> _Request_
Restate, word for word, every line of the data.

> _Provided records_
● ● ● ● ●
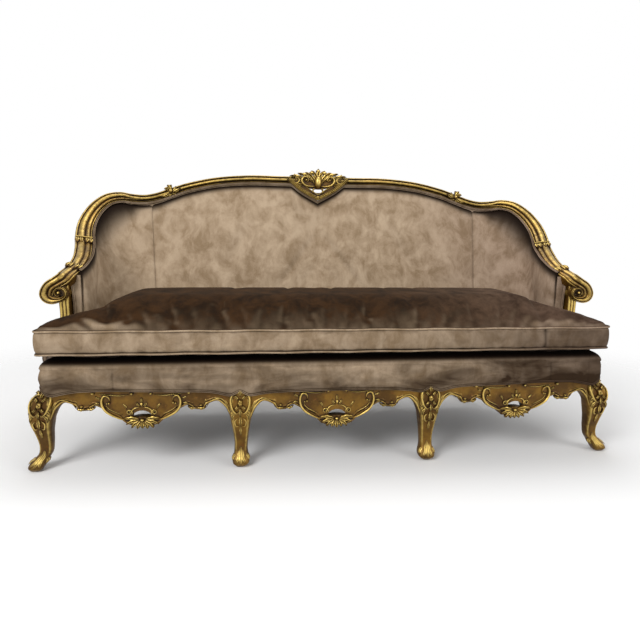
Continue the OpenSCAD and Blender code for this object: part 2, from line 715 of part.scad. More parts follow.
// The leaf spray over each shoulder joint of the top rail, bent along it
// Place along the spray, then its lower and upper edge
spray_shares = [
    [-1.00, -0.12, -0.06], [-0.70, -0.37, 0.34], [-0.30, -0.38, 0.50],
    [-0.10, -0.38, 1.00], [0.16, -0.38, 0.78], [0.30, -0.38, 0.42],
    [0.70, -0.37, 0.30], [1.00, -0.22, -0.16]];
spray_h = 40;
spray_relief = 9;
function spray_ring(s) = let(
    k = shoulder_at * top_steps,
    c = point(rail_at(top_line[k][0] + s[0] * spray_len / 2)),
    f = across(top_line, k),
    low = top_rail_d / 2 + gap,
    high = low + spray_relief)
    [for (q = [[s[1], low], [s[2], low], [s[2], high], [s[1], high]])
        c + f[0] * q[0] * spray_h + f[1] * q[1]];
module shoulder_carving() {
    placed(gilt) skin([for (s = spray_shares) spray_ring(s)]);
}
module shoulder_carving_right() { shoulder_carving(); }
module shoulder_carving_left() { mirror([1, 0, 0]) shoulder_carving(); }

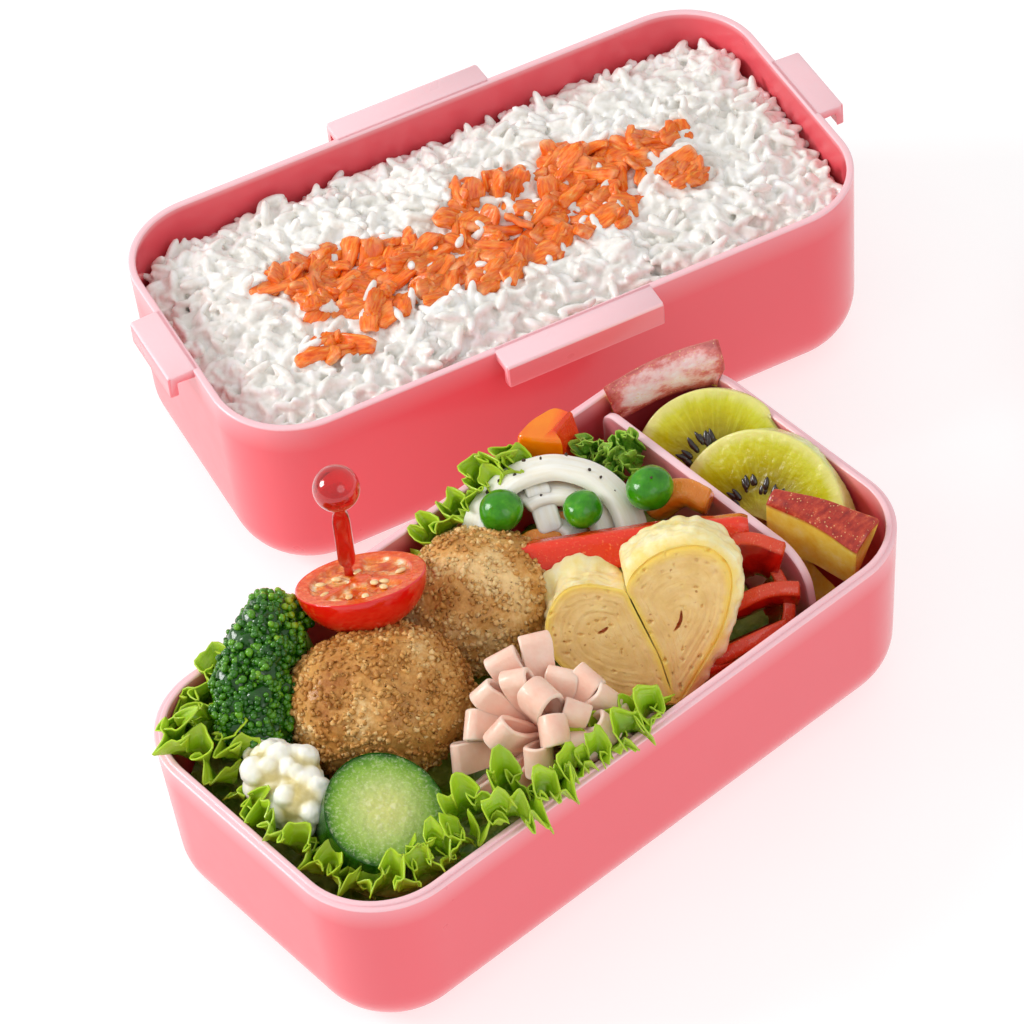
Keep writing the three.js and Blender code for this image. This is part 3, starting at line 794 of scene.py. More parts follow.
● ● ● ● ●
> _Answer below_
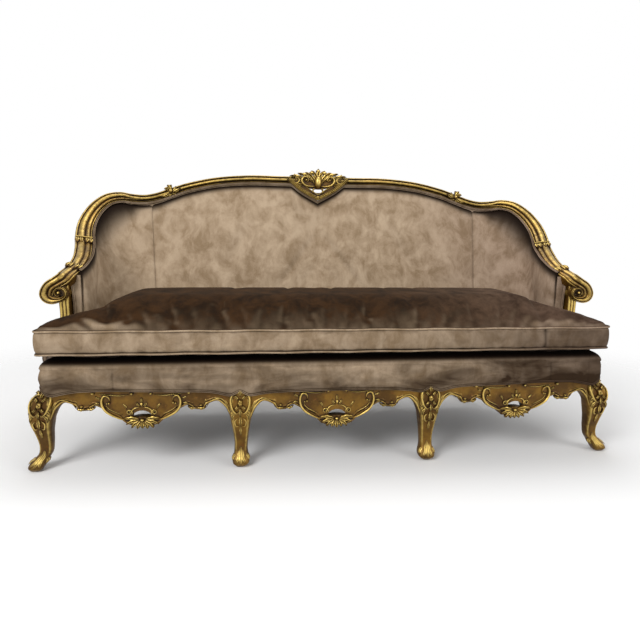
Continue the OpenSCAD and Blender code for this object: part 2, from line 715 of part.scad. More parts follow.
// The leaf spray over each shoulder joint of the top rail, bent along it
// Place along the spray, then its lower and upper edge
spray_shares = [
    [-1.00, -0.12, -0.06], [-0.70, -0.37, 0.34], [-0.30, -0.38, 0.50],
    [-0.10, -0.38, 1.00], [0.16, -0.38, 0.78], [0.30, -0.38, 0.42],
    [0.70, -0.37, 0.30], [1.00, -0.22, -0.16]];
spray_h = 40;
spray_relief = 9;
function spray_ring(s) = let(
    k = shoulder_at * top_steps,
    c = point(rail_at(top_line[k][0] + s[0] * spray_len / 2)),
    f = across(top_line, k),
    low = top_rail_d / 2 + gap,
    high = low + spray_relief)
    [for (q = [[s[1], low], [s[2], low], [s[2], high], [s[1], high]])
        c + f[0] * q[0] * spray_h + f[1] * q[1]];
module shoulder_carving() {
    placed(gilt) skin([for (s = spray_shares) spray_ring(s)]);
}
module shoulder_carving_right() { shoulder_carving(); }
module shoulder_carving_left() { mirror([1, 0, 0]) shoulder_carving(); }

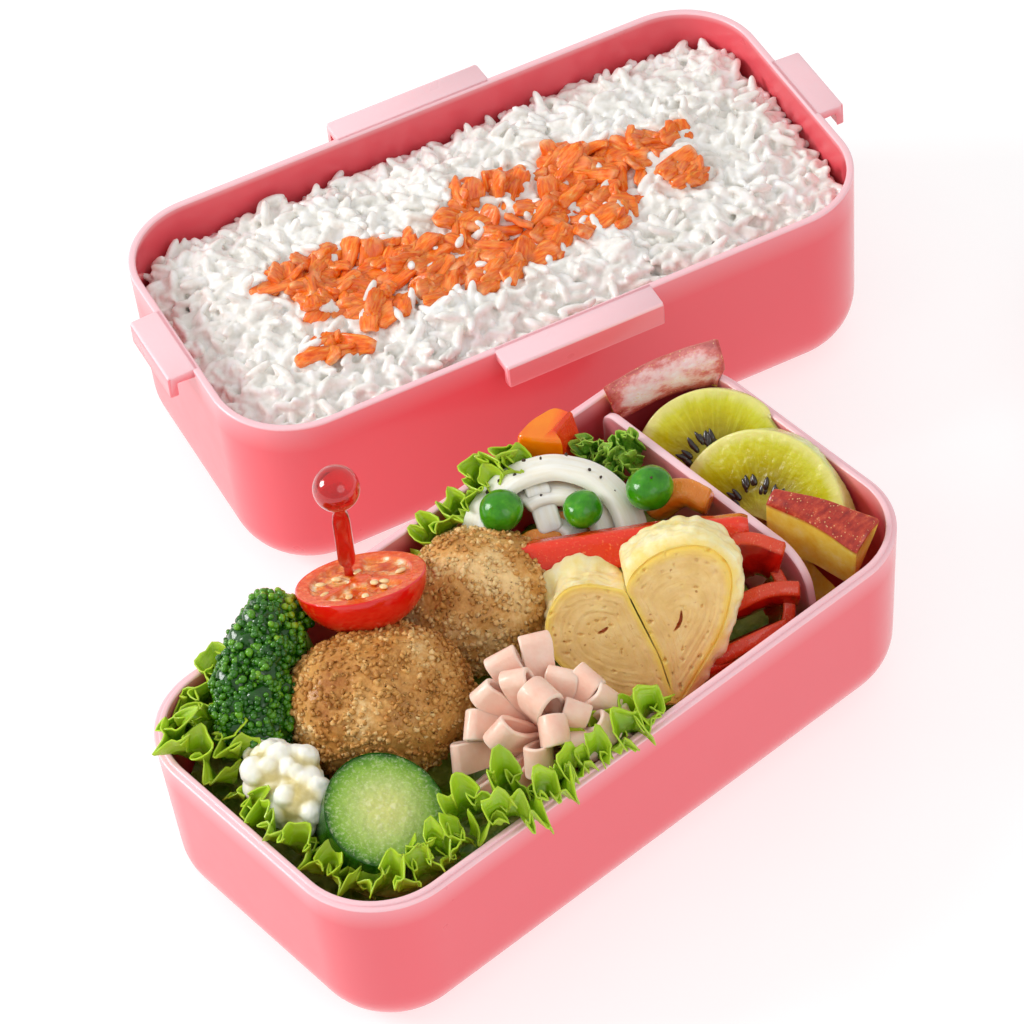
Keep writing the three.js and Blender code for this image. This is part 3, starting at line 794 of scene.py. More parts follow.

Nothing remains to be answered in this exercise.